I see her in February 2008, again at Ambre's house, and this time, it's not just me going "Hmm, I could do this." It's more of a deep-resounding presence urging, "Monica, you should do this." Kelly and I made arrangements to "double date" -- what's better than business talk with a side of yummy Bravo pasta and decadent chocolate cake? Jim and I were able to ask all our final questions about Premier -- how it works (from both a family and financial standpoint), what they've learned, where to start...
Fast forward again, to finding ourselves at the crossroads that most young couples do: salaries, job contentment, the cost of childcare, Seth's happiness, our happiness. I know that I felt like I was standing in the midst of a whirlwind -- scared, tired, alone, confused, sad. And what do children of God often hear in the midst of a whirlwind? A still, small voice. And I heard, with utter clarity: not could, not should, but "do."
The company picks a verse every year, and for 2008, it is: "Show me the path where I should walk, O Lord; point out the right road for me to follow." Psalm 25:4
Jim is Mr. Gung-ho Encouragement, which I desperately need, as I have to admit -- I'm scared of this. SCARED. I don't like confrontation, and I sure as heck don't like rejection. Two things I know I will have tried and tested in the coming months as I build my business. Not to mention the time and effort and sacrifice that will go into these first months.
While I'm working full-time, all my home shows will need to be in the evenings. Do you have any idea what a typical week of evenings looks like in our house? Here's a sample of the last 2 weeks:
Monday: me, home with Seth; Jim, running to and fro with final tax filings; dinner with Grammie and home by 9 pm
Tuesday: _________ I know! Nothing on the calendar, but I swear, we were busy last Tuesday
Wednesday: staff meetings with Jr High staff -- guys at BW3's, girls at Applebee's, home at 9:30
Thursday: Jim's birthday, so dinner at Red Robin -- home, but asleep on the couch, at 8:30
Friday: dinner with Bogner's and Wilson's -- all 6 of us drowsing by 9 -- Seth was wide awake
Saturday: Jim, craziness errands and mowing; me, PT rehearsal, grocery shopping, haircut, appt. w/ Kelly to sign PDJ contract; dinner with Gregory's
Sunday: full morning with praise team; Jim to Chicago on business; me, back to OnLine
Monday: me. dinner with Abby; Jim, travel back from Chicago
Tuesday: dinner and study with small group
Wednesday: me, home sick all day; Jim, golf
Thursday: Jim, mow; me, still sick
Friday: Jim, 24 hour famine, so at church from 6-10
Saturday: Famine -- at church from 7-2
Sunday: Fundraiser -- March of Dimes March for Babies 8-2
So, now you're thinking we're nuts, right? Maybe so. (I promise, Seth will get fed and bathed somewhere in all this madness.)

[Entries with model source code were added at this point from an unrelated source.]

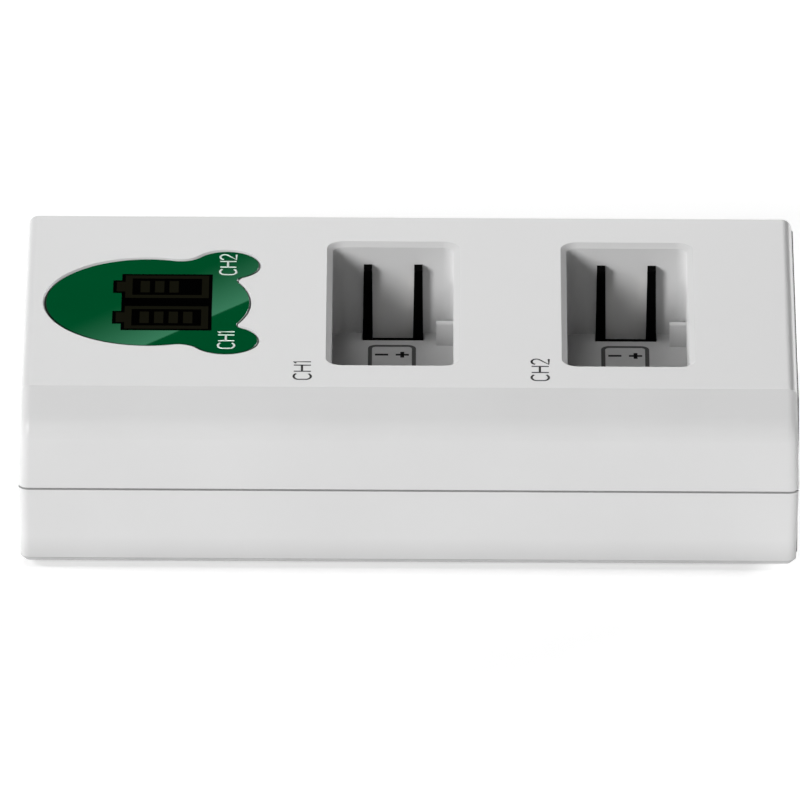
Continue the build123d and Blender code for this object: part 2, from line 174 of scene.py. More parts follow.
# %% Shader group: moulded surface
def make_moulded_surface():
    inputs = (("Grain Scale", "Float", 5000.0), ("Mottle Scale", "Float", 70.0), ("Roughness", "Float", 0.4),
              ("Variation", "Float", 0.05))
    outputs = (("Height", "Float"), ("Mottle", "Float"), ("Roughness", "Float"))
    group, enter, leave = new_tree("moulded_surface", "ShaderNodeTree", inputs, outputs)
    place = node_at(group, "ShaderNodeTexCoord").outputs["Object"]
    grain = node_at(group, "ShaderNodeTexNoise", ("Vector", place), ("Scale", enter.outputs["Grain Scale"]),
                    ("Detail", 2.0), ("Roughness", 0.5))
    slow = node_at(group, "ShaderNodeTexNoise", ("Vector", place), ("Scale", enter.outputs["Mottle Scale"]),
                   ("Detail", 3.0), ("Roughness", 0.45))
    mottle = ramp_at(group, slow.outputs[0], 0.3, 0.7)
    centred = math_at(group, "SUBTRACT", mottle, 0.5)
    rough = math_at(group, "MULTIPLY_ADD", centred, enter.outputs["Variation"], enter.outputs["Roughness"])
    group.links.new(grain.outputs[0], leave.inputs["Height"])
    group.links.new(mottle, leave.inputs["Mottle"])
    group.links.new(rough, leave.inputs["Roughness"])
    lay_out(group)
    return group


moulded_surface = make_moulded_surface()
print("group:", moulded_surface.name, "nodes:", len(moulded_surface.nodes))

# %% [markdown]
# Shade is painted into the case's colour along level lines where shade falls: in the gap between its shells
# and along the edge that stands over the table. This group puts out a mask for one such line of painted
# shade. It is full within the half width, fades out beyond, and thins a little here and there.

# %% Shader group: painted shade along a level line
patch_size = 6 * MM
thinnest_painted_shade = 0.88


def make_painted_line_shade():
    inputs = (("Line Height", "Float", 0.0), ("Half Width", "Float", 0.1 * MM), ("Fade", "Float", 0.1 * MM))
    group, enter, leave = new_tree("painted_line_shade", "ShaderNodeTree", inputs, (("Mask", "Float"),))
    place = node_at(group, "ShaderNodeTexCoord").outputs["Object"]
    level = node_at(group, "ShaderNodeSeparateXYZ", (0, place)).outputs["Z"]
    above = math_at(group, "SUBTRACT", level, enter.outputs["Line Height"])
    away = math_at(group, "ABSOLUTE", above)
    limit = math_at(group, "ADD", enter.outputs["Half Width"], enter.outputs["Fade"])
    fade = ramp_at(group, away, enter.outputs["Half Width"], limit, 1.0, 0.0)
    patches = node_at(group, "ShaderNodeTexNoise", ("Vector", place), ("Scale", 1 / patch_size),
                      ("Detail", 2.0))
    thick = ramp_at(group, patches.outputs[0], 0.3, 0.7, thinnest_painted_shade, 1.0)
    group.links.new(math_at(group, "MULTIPLY", fade, thick), leave.inputs["Mask"])
    lay_out(group)
    return group


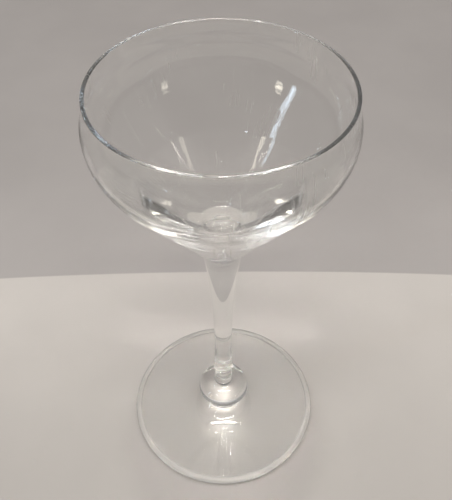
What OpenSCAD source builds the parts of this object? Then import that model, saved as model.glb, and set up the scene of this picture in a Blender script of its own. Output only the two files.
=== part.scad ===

But the plan is for me to do one show a week, and try to toss one extra one a month in somewhere, and we'll go from there. Jim and our parents think this is a great opportunity that I'll thrive at. On my good days, I believe them. Maybe once my starter kit ($2,700 worth of jewelry!!!!) and training manual arrives, my nerves will settle.
But until then....please pray for us. This is a big deal, and I feel like I'm still reeling from the most gigantic leap of faith I've taken in a loooooong time.